Я беру отбеливатель из другого прохода и пачку салфеток и бросаю их в корзину, чтобы вытереть машину и спрятать ее где-нибудь. Глядя на быстро растущую кучу, я надеюсь, что у меня достаточно денег в пачке купюр, засунутой в куртку.
В душу начинает закрадываться усталость. Я начинаю чувствовать себя усталой, вялой, мой разум и мое тело отключается от того, что было ночью, которая оказалась слишком насыщенной. Но я не могу поддаться этому. Я смогу отдохнуть, когда все закончится. Когда я буду знать, что он в безопасности.
Продавец за прилавком едва взглянул на меня, когда я пододвинула к нему корзину, сканируя товары и складывая их в пластиковые пакеты, как будто он предпочел бы сейчас быть где-нибудь в другом месте. Он выглядит моложе меня, с темными вьющимися волосами и измученными глазами, и когда я сую ему горсть окровавленных денег, он поднимает на меня глаза. Выражение его лица менее испуганное, чем я могла бы предположить, что говорит мне о том, насколько опасна та часть города, в которой я нахожусь.

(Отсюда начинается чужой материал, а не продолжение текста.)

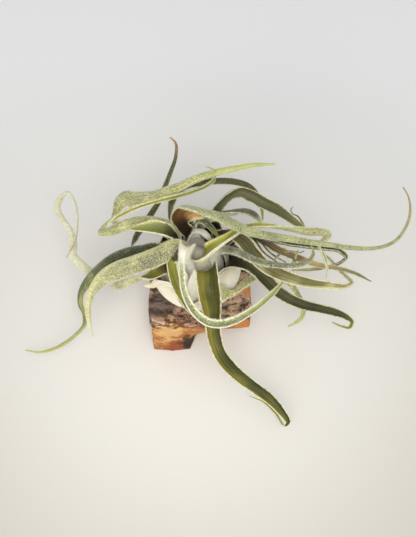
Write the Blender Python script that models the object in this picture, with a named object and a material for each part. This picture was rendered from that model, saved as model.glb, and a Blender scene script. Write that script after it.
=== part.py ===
"""Air plant on a chunk of bark: a bulb of nested leaf sheaths whose long channelled leaves curl away."""

import math

import bpy
import numpy as np
from mathutils import Vector, noise

MM = 0.001

# Leaf routes are written as they show in one picture of the plant, taken from in front and above.
# A place in the picture is counted in steps right of and below its top left corner.
PICTURE_STEP = 0.4
PICTURE_MIDDLE = (208.0, 268.5)
PICTURE_TILT = math.radians(58.0)
PICTURE_DISTANCE = 450.0
LOOK_AT = np.array((4.4, -9.7, 50.0))
LOOK_ALONG = np.array((0.0, math.cos(PICTURE_TILT), -math.sin(PICTURE_TILT)))
LOOK_RIGHT = np.array((1.0, 0.0, 0.0))
LOOK_UP = np.array((0.0, math.sin(PICTURE_TILT), math.cos(PICTURE_TILT)))
EYE = LOOK_AT - LOOK_ALONG * PICTURE_DISTANCE

# The bulb is a nest of rounded shells about the upright axis, counted inwards from level 0.
SHELL_PITCH = 1.18
SHELL_MIDDLE = 37.5
OUTER_SHELL_RADIUS = 19.0
OUTER_SHELL_DROP = 17.0
OUTER_SHELL_RISE = 21.0
RISE_PITCH = 0.4
STEM_RADIUS = 5.2
STEM_GAP = 0.45

# A sheath's rings lie at these angles in degrees down from the top of its shell. It narrows from
# SHOULDER_ANGLE up to its neck, whose angle goes by the shell's level.
SHEATH_THICK = 0.65
SHEATH_RINGS = (160.0, 138.0, 116.0, 94.0, 80.0, 66.0, 52.0)
SHOULDER_ANGLE = 105.0
NECK_ANGLES = (80.0, 80.0, 73.0, 66.0, 66.0, 59.0, 52.0, 52.0, 45.0)
# These leaves have a shoulder angle and a neck angle of their own.
SHOULDERS_AND_NECKS = {
    "leaf_dry": (99.0, 78.0),
    "leaf_right_dark": (82.0, 57.0),
}
LEAST_RING_STEP_BELOW = 9.0
LEAST_RING_STEP_ABOVE = 5.0

# A leaf's cross-section is an arc, drawn with this many points on each of its two sides. The arc
# reaches CUP_ANGLE degrees to either side of the leaf's middle, and more towards the tip.
SECTION_POINTS = 5
BLADE_THICK = 0.85
MARGIN_THICK = 0.62
CUP_ANGLE = 66.0
TIP_CUP_ANGLE = 80.0
LEAST_ARC_RADIUS = 0.56
LEAST_CHORD = 0.8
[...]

— Просто дайте мне сдачу, — говорю я ему, стараясь, чтобы это не звучало так отчаянно, как мне кажется. — Я тороплюсь.
Он сглатывает и смотрит на меня так, словно ожидает, что в любую секунду за моей спиной материализуется какой-то огромный, опасный мужчина, а не я в своем порванном платье, на каблуках и с растрепанными волосами. Но в конце концов он пожимает плечами, пересчитывает деньги и вытряхивает примерно половину пачки обратно мне, вручая пакет.
— Спасибо, — шепчу я, хватая его. Вся ситуация кажется сюрреалистичной, и мне нужно вернуться в мотель. Я хочу оказаться за забаррикадированной дверью, подальше от того, что кажется слишком большим открытым пространством, слишком большим количеством переменных.